**Recorded data**
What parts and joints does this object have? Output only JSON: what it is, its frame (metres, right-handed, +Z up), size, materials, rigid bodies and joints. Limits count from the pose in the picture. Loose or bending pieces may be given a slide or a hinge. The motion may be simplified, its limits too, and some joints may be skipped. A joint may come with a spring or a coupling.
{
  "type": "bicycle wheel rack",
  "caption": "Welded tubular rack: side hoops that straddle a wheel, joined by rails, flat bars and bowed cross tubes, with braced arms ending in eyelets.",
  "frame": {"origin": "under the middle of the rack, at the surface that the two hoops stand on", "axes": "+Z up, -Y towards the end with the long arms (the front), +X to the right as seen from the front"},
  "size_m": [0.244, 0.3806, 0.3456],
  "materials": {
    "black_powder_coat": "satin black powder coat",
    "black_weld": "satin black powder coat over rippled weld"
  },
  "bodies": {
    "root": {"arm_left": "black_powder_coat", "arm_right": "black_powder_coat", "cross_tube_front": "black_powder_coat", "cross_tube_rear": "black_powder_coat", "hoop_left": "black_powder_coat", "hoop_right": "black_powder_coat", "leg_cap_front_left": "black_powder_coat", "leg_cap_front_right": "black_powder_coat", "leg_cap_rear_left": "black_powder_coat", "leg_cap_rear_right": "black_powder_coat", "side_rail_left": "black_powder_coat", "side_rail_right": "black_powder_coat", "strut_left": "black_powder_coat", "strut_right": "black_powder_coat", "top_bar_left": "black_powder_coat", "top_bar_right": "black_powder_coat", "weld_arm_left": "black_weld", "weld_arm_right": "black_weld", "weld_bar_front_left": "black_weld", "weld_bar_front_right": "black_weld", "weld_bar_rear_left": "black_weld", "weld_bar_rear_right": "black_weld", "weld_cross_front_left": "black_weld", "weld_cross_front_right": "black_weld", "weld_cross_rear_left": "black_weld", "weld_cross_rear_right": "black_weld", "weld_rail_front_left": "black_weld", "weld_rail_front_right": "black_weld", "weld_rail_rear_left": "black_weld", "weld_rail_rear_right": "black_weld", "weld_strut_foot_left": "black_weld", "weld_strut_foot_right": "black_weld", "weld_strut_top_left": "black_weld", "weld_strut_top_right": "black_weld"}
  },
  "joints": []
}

**Problem to solve**
Return the full listing, character for character.

**Response to this exercise**
What parts and joints does this object have? Output only JSON: what it is, its frame (metres, right-handed, +Z up), size, materials, rigid bodies and joints. Limits count from the pose in the picture. Loose or bending pieces may be given a slide or a hinge. The motion may be simplified, its limits too, and some joints may be skipped. A joint may come with a spring or a coupling.
{
  "type": "bicycle wheel rack",
  "caption": "Welded tubular rack: side hoops that straddle a wheel, joined by rails, flat bars and bowed cross tubes, with braced arms ending in eyelets.",
  "frame": {"origin": "under the middle of the rack, at the surface that the two hoops stand on", "axes": "+Z up, -Y towards the end with the long arms (the front), +X to the right as seen from the front"},
  "size_m": [0.244, 0.3806, 0.3456],
  "materials": {
    "black_powder_coat": "satin black powder coat",
    "black_weld": "satin black powder coat over rippled weld"
  },
  "bodies": {
    "root": {"arm_left": "black_powder_coat", "arm_right": "black_powder_coat", "cross_tube_front": "black_powder_coat", "cross_tube_rear": "black_powder_coat", "hoop_left": "black_powder_coat", "hoop_right": "black_powder_coat", "leg_cap_front_left": "black_powder_coat", "leg_cap_front_right": "black_powder_coat", "leg_cap_rear_left": "black_powder_coat", "leg_cap_rear_right": "black_powder_coat", "side_rail_left": "black_powder_coat", "side_rail_right": "black_powder_coat", "strut_left": "black_powder_coat", "strut_right": "black_powder_coat", "top_bar_left": "black_powder_coat", "top_bar_right": "black_powder_coat", "weld_arm_left": "black_weld", "weld_arm_right": "black_weld", "weld_bar_front_left": "black_weld", "weld_bar_front_right": "black_weld", "weld_bar_rear_left": "black_weld", "weld_bar_rear_right": "black_weld", "weld_cross_front_left": "black_weld", "weld_cross_front_right": "black_weld", "weld_cross_rear_left": "black_weld", "weld_cross_rear_right": "black_weld", "weld_rail_front_left": "black_weld", "weld_rail_front_right": "black_weld", "weld_rail_rear_left": "black_weld", "weld_rail_rear_right": "black_weld", "weld_strut_foot_left": "black_weld", "weld_strut_foot_right": "black_weld", "weld_strut_top_left": "black_weld", "weld_strut_top_right": "black_weld"}
  },
  "joints": []
}